— BEGIN Records shown —
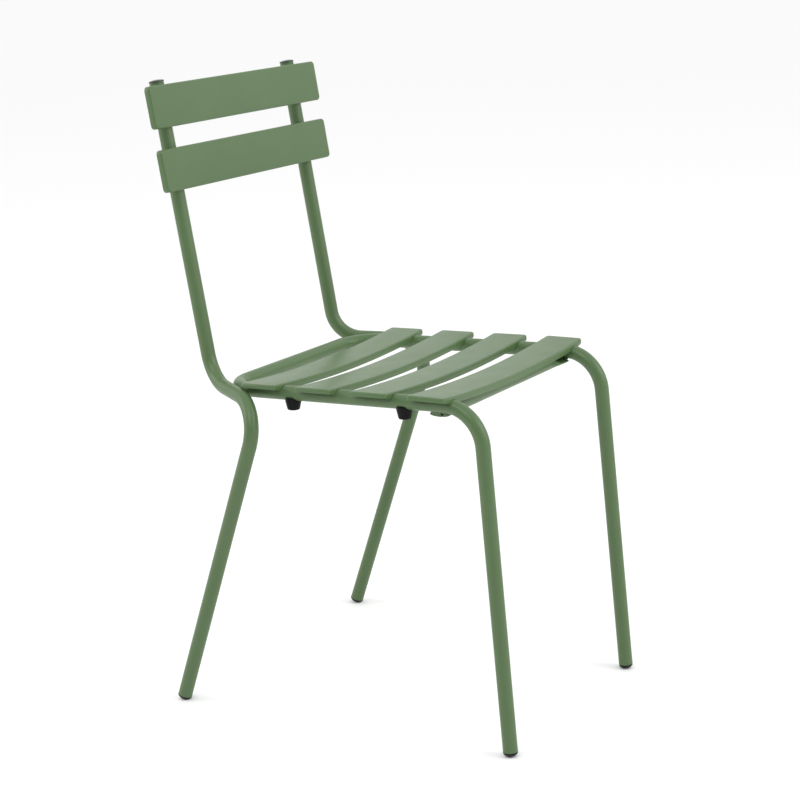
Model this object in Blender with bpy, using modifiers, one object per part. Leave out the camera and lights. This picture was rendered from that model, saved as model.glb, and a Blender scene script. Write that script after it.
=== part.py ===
"""Stacking chair: bent steel tube, pressed sheet slats, push-in plastic and rubber trim.

The chair faces -Y, its width runs along X, and it stands on Z = 0. Left and right are the sitter's,
so the left side is at +X. The frame is drawn with the front feet at Y = 0, and the finished chair
is then moved so that its box is centred on the origin.
"""

import math

import bmesh
import bpy
from mathutils import Matrix, Vector

# ---- Driving dimensions: metres and radians ------------------------------------------------------

GAP = 0.0003  # left between pieces that touch

TUBE_DIAMETER = 0.019
TUBE_WALL = 0.0015

RAIL_HALF_SPAN = 0.160  # centre of the chair to a side rail's axis
FRONT_FOOT_SPLAY = 0.0045  # how much wider than the rails the front feet stand, each side
FRONT_LEG_RAKE = math.radians(5.0)  # the leg leans back as it rises
FRONT_BEND_RADIUS = 0.053
RAIL_HEIGHT = 0.4452  # side rail's axis, carried forward to the front feet
SEAT_TILT = math.radians(2.6)  # the seat falls towards the back
HOOP_REAR_Y = 0.421
HOOP_CORNER_RADIUS = 0.050

POST_INSET = 0.0145  # how much narrower than the rails the posts stand, each side
POST_RAKE = math.radians(9.8)
POST_TOP_HEIGHT = 0.8165
REAR_LEG_OUTSET = 0.052  # how much wider than the rails the rear legs stand, each side
REAR_LEG_RAKE = math.radians(19.3)
SWEEP_HEADING = math.radians(28.5)  # outward turn of the run that sweeps round the hoop's corner
SWEEP_FALL = math.radians(3.0)
SWEEP_BEND_RADIUS = 0.045

CROSS_TUBE_Y = 0.0965
CROSS_TUBE_INSET = 0.0025  # inside the rails' axes, at each end
CROSS_TUBE_DROP = 0.0095  # of its axis below the rails' axes
CROSS_TUBE_FLAT_WIDTH = 0.027  # of the ends, which are pressed flat under the rails
CROSS_TUBE_FLAT_THICKNESS = 0.0066
CROSS_TUBE_FLAT_LENGTH = 0.015
CROSS_TUBE_SHOULDER = 0.026  # length over which the round tube turns into the flat end

SEAT_SLAT_COUNT = 4
SEAT_SLAT_OVERHANG = 0.024  # past the rails' axes, at each end
SEAT_SLAT_WIDTH = 0.0538
SEAT_SLAT_PITCH = 0.0837
SEAT_SLAT_FRONT_Y = 0.075  # front edge of the front slat
SEAT_SLAT_SAG = 0.0085  # dish of the slat between its ends
SEAT_SLAT_LIFT = 0.0003  # of the sheet's underside above the rails
SEAT_SLAT_END_DEPTH = 0.006  # of its turned-down ends, which are shallower than its long edges
FRONT_SLAT_TILT = math.radians(1.4)  # it lies flatter, over the start of the front bends

BACK_SLAT_OVERHANG = 0.0395  # past the posts' axes, at each end
BACK_SLAT_WIDTH = 0.0548
BACK_SLAT_GAP = 0.0266
BACK_SLAT_TOP_INSET = 0.0035  # below the post tube's top end

SLAT_DEPTH = 0.009  # of a slat's turned-down edges
SLAT_SHEET = 0.002
SLAT_CORNER_RADIUS = 0.0055
SLAT_EDGE_RADIUS = 0.0024  # outside of the bend between face and edge

FOOT_DOME_RADIUS = 0.0115
FOOT_FLAT_DEPTH = 0.0006  # taken off the dome where it stands
FOOT_COLLAR_THICKNESS = 0.0015
FOOT_STEM_LENGTH = 0.016

POST_CAP_THICKNESS = 0.0025
POST_CAP_CROWN = 0.0012  # rise of its domed face
POST_CAP_LIP = 0.0003  # past the tube, all round
POST_CAP_STEM_LENGTH = 0.012

STEM_CLEARANCE = 0.0004  # all round, between a stem and the tube's bore
STEM_CHAMFER = 0.0008

BUMPER_SETBACK = 0.0015  # behind the middle of its gap between slats
BUMPER_TOP_RADIUS = 0.0106
BUMPER_BASE_RADIUS = 0.0082
BUMPER_HEIGHT = 0.0117  # below the rail
BUMPER_SADDLE = 0.0045  # how far it reaches up the rail's sides
BUMPER_EDGE_RADIUS = 0.001

FLOOR_BLOCK_SPAN = 2
FLOOR_BLOCK_DEPTH = 0.1

# ---- How finely curves are divided ---------------------------------------------------------------

TUBE_SIDES = 16
BEND_STEP = math.radians(12)
SLAT_STATIONS = 12
SLAT_CORNER_SEGMENTS = 4
SLAT_EDGE_SEGMENTS = 3
CROSS_TUBE_STEPS = 5  # rings along a shoulder
DOME_STEPS = 5
CROWN_STEPS = 2
BUMPER_EDGE_STEPS = 2
SHARP_ANGLE = math.radians(40)  # edges turning more than this are drawn sharp
ROUND_PROFILE = 0.5
MERGE_DISTANCE = 0.000001
SCREW_MERGE_DISTANCE = 0.00001

# ---- Sizes that follow ---------------------------------------------------------------------------

FRONT_FOOT_HALF_SPAN = RAIL_HALF_SPAN + FRONT_FOOT_SPLAY
POST_HALF_SPAN = RAIL_HALF_SPAN - POST_INSET
REAR_LEG_HALF_SPAN = RAIL_HALF_SPAN + REAR_LEG_OUTSET
SEAT_SLAT_LENGTH = 2 * (RAIL_HALF_SPAN + SEAT_SLAT_OVERHANG)
BACK_SLAT_LENGTH = 2 * (POST_HALF_SPAN + BACK_SLAT_OVERHANG)

TUBE_RADIUS = TUBE_DIAMETER / 2
BORE_FLAT_RADIUS = (TUBE_RADIUS - TUBE_WALL) * math.cos(math.pi / TUBE_SIDES)
STEM_RADIUS = BORE_FLAT_RADIUS - STEM_CLEARANCE

PAINT = ((0.165, 0.262, 0.141), 0.45, 0.0)
BLACK_PLASTIC = ((0.012, 0.013, 0.014), 0.45, 0.0)
BLACK_RUBBER = ((0.014, 0.014, 0.014), 0.75, 0.0)
DARK_CAP = ((0.022, 0.034, 0.024), 0.5, 0.0)


def rail_height(y):
    """Height of the side rails' axes at this depth."""
    return RAIL_HEIGHT - math.tan(SEAT_TILT) * y


# ---- Scene and objects ---------------------------------------------------------------------------


def clear_scene():
    for obj in list(bpy.data.objects):
        bpy.data.objects.remove(obj, do_unlink=True)


def new_collection(name):
    collection = bpy.data.collections.new(name)
    bpy.context.scene.collection.children.link(collection)
    return collection


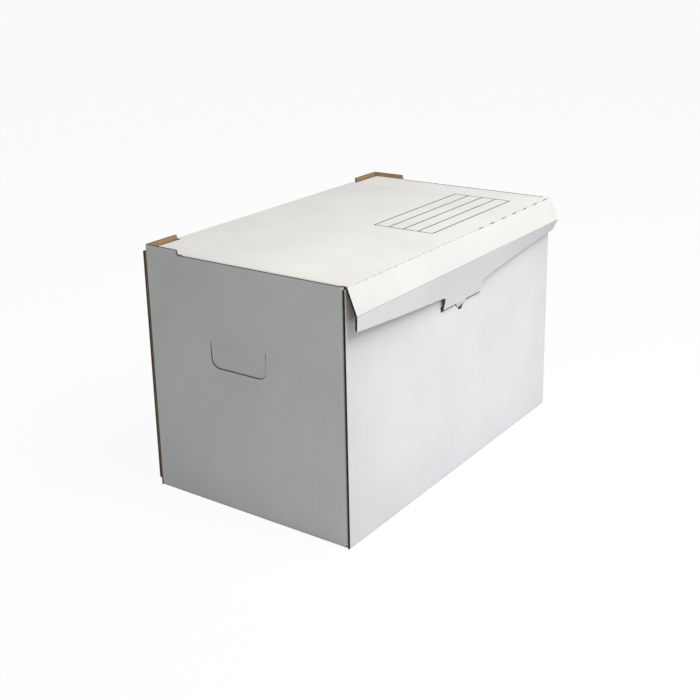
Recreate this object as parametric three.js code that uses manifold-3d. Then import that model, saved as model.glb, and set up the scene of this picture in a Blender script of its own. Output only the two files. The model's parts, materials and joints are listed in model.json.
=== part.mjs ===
// Archive storage box: one die-cut blank of white-faced corrugated board, folded up into a tray
// with a hinged lid, a front flap with a lock tongue and a push-in hand hole in each short side.
// Millimetres, +Z up. The origin is the middle of the tray's underside, the long side runs along X
// and the front wall, with the flap and tongue, faces -Y.

import * as THREE from 'three';
import { mergeVertices } from 'three/addons/utils/BufferGeometryUtils.js';
import Module from 'manifold-3d';

// tray
const boxLength = 530;
const boxDepth = 318;
const boxHeight = 335;
const board = 3;
const foldRadius = 3.4;
const sheetGap = 0.4;
const edgeGap = 0.5;
const cornerFlapReach = 57;
const raisedLegLength = 57;
const raisedRise = 6;
const raisedEndSlope = 2.5;
const sideTopDrop = 1;
const footRelief = 12;
const footSlope = 4;

// lid
const creaseRadius = 1.6;
const creaseGap = 0.3;
const lidSideGap = 0.5;
const lidSwingGap = 0.8;
const notchGap = 4;
const dustFlapDepth = 60;
const dustFlapTaper = 22;

// closing flap and lock tongue
const flapLength = 35.5;
const flapLean = 22;
const flapSideInset = 1.5;
const slotDrop = 88;
const slotHeight = 3.6;
const stripEndWidth = 18;
const stripMidWidth = 36.5;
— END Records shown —
Written problem
Look above and return each line of the records exactly, from the very first through the line with "from mathutils import Matrix, Vector", both included.

Response below
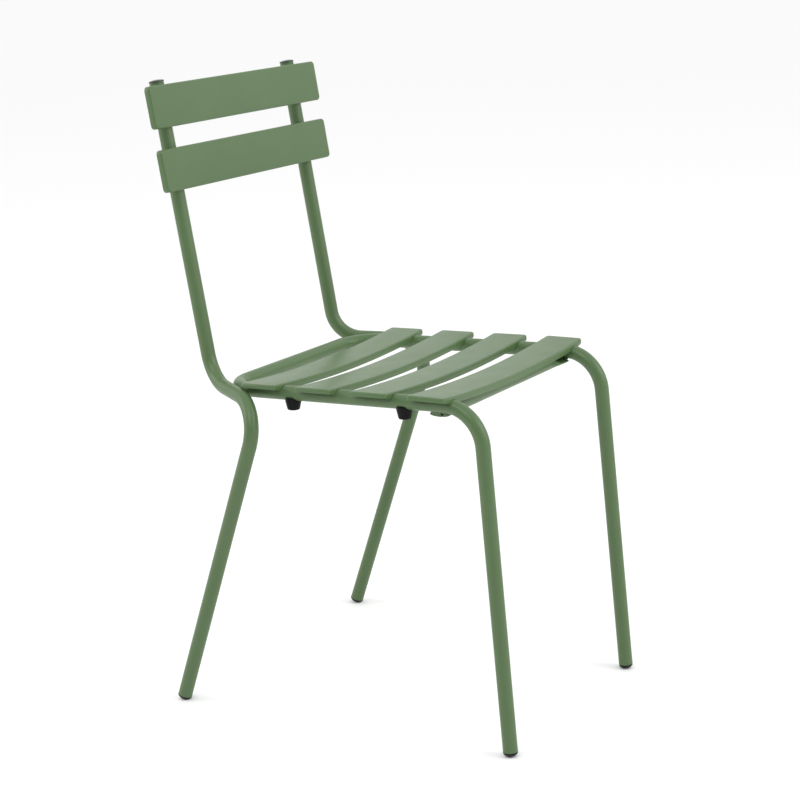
Model this object in Blender with bpy, using modifiers, one object per part. Leave out the camera and lights. This picture was rendered from that model, saved as model.glb, and a Blender scene script. Write that script after it.
=== part.py ===
"""Stacking chair: bent steel tube, pressed sheet slats, push-in plastic and rubber trim.

The chair faces -Y, its width runs along X, and it stands on Z = 0. Left and right are the sitter's,
so the left side is at +X. The frame is drawn with the front feet at Y = 0, and the finished chair
is then moved so that its box is centred on the origin.
"""

import math

import bmesh
import bpy
from mathutils import Matrix, Vector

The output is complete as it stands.